Après des discussions avec Yahoo – dont je ne regrette pas l'échec, car il faut avoir l'honnêteté de reconnaître que ce n'aurait sans doute pas été la meilleure solution pour Dailymotion –, nous avons été contactés par le groupe hongkongais PCCW, un opérateur très présent dans le secteur de la télévision payante et des télécoms, qui nous a proposé de devenir actionnaire à hauteur de 49 % – nous serions donc restés majoritaires. Ce partenariat offrait toutes les garanties en termes d'emplois et de localisation des centres de décision et de la recherche et développement (R&D). Informé de cette proposition il y a trois semaines, le conseil d'administration d'Orange – notamment par la voix des représentants de l'État, ce qui est normal –, m'a demandé de consulter d'autres partenaires éventuels : deux nouvelles offres se sont alors présentées, celle de Vivendi, que nous avons acceptée, et celle du groupe allemand ProSieben, moins intéressante.
Vivendi, qui est très fort dans le domaine des contenus, est un groupe mondial, leader dans le domaine de la musique. Il faut savoir que 30 % des vidéos regardées sur Dailymotion sont musicales. Or Universal Music Group, qui appartient à Vivendi, est le premier groupe mondial de musique avec 40 % des parts de marché. Quant à Canal Plus, qui appartient également au groupe Vivendi, il souhaite utiliser la plateforme Dailymotion pour diffuser ses propres contenus. Vivendi est par ailleurs très présent aux États-Unis et, surtout, en Asie, où le groupe emploie près de 1 500 salariés.
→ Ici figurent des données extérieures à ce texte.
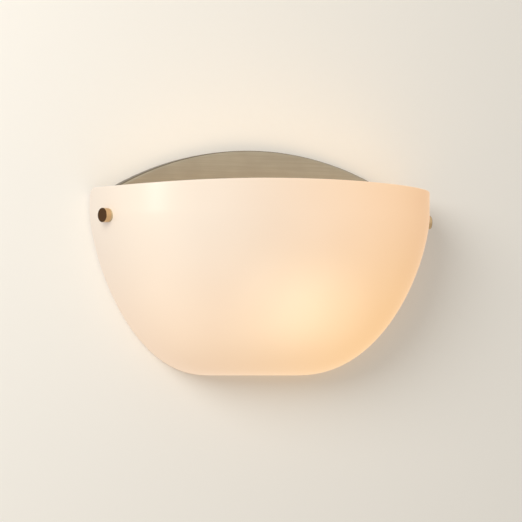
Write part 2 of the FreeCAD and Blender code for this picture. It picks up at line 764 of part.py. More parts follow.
def side_arm(name, side):
    """A strip bent up from its foot on the backplate, standing square to the glass."""
    body = new_body(name)

    def tip(depth):
        across = "(seat_across - %s * cos(arm_lean) - arm_reach * sin(arm_lean))" % depth
        out = "-(knob_wall_distance - %s * sin(arm_lean) + arm_reach * cos(arm_lean))" % depth
        return across, out

    foot = "(%s - arm_foot)" % ARM_OUTER_HEEL
    right = [
        (ARM_OUTER_HEEL, "-plate_depth", "bend_radius"),
        tip(ARM_OUTER),
        tip(ARM_INNER),
        (ARM_INNER_HEEL, "-plate_depth - arm_sheet", "bend_radius - arm_sheet"),
        (foot, "-plate_depth - arm_sheet"),
        (foot, "-plate_depth"),
    ]
    corners = [("%d * %s" % (side, corner[0]),) + corner[1:] for corner in right]
    padded(body, "strip", "XY_Plane", corners, "arm_width", midplane=True)
    doc.recompute()
    front = -number("plate_depth + arm_sheet + bend_radius")
    heel = number(ARM_OUTER_HEEL)

    def short_across(edge):
        return edge.Length < 1.01 * sheet.arm_sheet and abs(edge.BoundBox.ZLength) < 1e-6

    def at_tip(edge):
        return short_across(edge) and edge.CenterOfMass.y < front

    def at_foot(edge):
        return short_across(edge) and abs(edge.CenterOfMass.x) < heel - sheet.arm_rivet_inset

    rounded(body, "tip", edges_where(body.Tip.Shape, at_tip), "arm_end_radius")
    doc.recompute()
    rounded(body, "foot", edges_where(body.Tip.Shape, at_foot), "arm_foot_radius")
    down = Vector(0, 0, -SEAT.z)
    drill(body, "bush_hole", "bush_shank", "2 * (%s)" % ARM_INNER,
          knob_place(side).Base + down, mirrored(NORMAL, side) * -1)
    for lift in (-1, 1):
        drill(body, "rivet_hole", "rivet_diameter", "plate_depth + 4 * arm_sheet",
              arm_rivet_spot(side, lift) + down + Vector(0, -sheet.plate_depth * 2, 0),
              Vector(0, 1, 0))
    body.setExpression("Placement.Base.z", bound(KNOB_HEIGHT))
    return body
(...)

Enfin, Vivendi n'entretient plus aucun lien avec SFR. Pour toutes ces raisons, ce groupe est devenu pour nous le partenaire idéal, d'autant que son offre financière est très intéressante puisqu'elle repose sur le doublement de la valeur de Dailymotion par rapport à 2011, date à laquelle, je le rappelle, nous sommes entrés au capital de la plateforme. L'État actionnaire a donc fait une bonne opération avec Dailymotion : triplement de son chiffre d'affaires et doublement de sa valeur ! C'est une belle reconnaissance du travail que nous avons réalisé.
Orange conserve 20 % du capital et a obtenu un droit de veto dans des domaines importants, tels que l'emploi et la localisation en France de la R&D. Ce très beau projet industriel est également une belle opération pour Orange, qui lui permet de revenir à son objectif initial : être un partenaire accompagnant le développement de Dailymotion sans être son actionnaire unique.
Enfin, le produit de cette opération sera intégralement réinvesti dans le programme de soutien à la création de 500 jeunes pousses.
Vous avez également évoqué, monsieur le président, la question de l'itinérance. À mes yeux, la situation est très claire : notre contrat d'itinérance, qui prend fin en décembre 2017, n'a pas vocation à être reconduit. Ce dispositif avait pour objectif d'assurer une transition : à la date d'expiration de celui-ci, Free devra compter sur ses propres ressources et son propre réseau pour acheminer le trafic de ses abonnés. La question de l'itinérance doit être analysée dans le cadre de celle, plus générale, du partage des infrastructures de télécoms : l'accord de mutualisation de réseaux entre Bouygues et SFR n'est rien d'autre qu'une forme d'itinérance. Ce sujet concerne donc tous les opérateurs.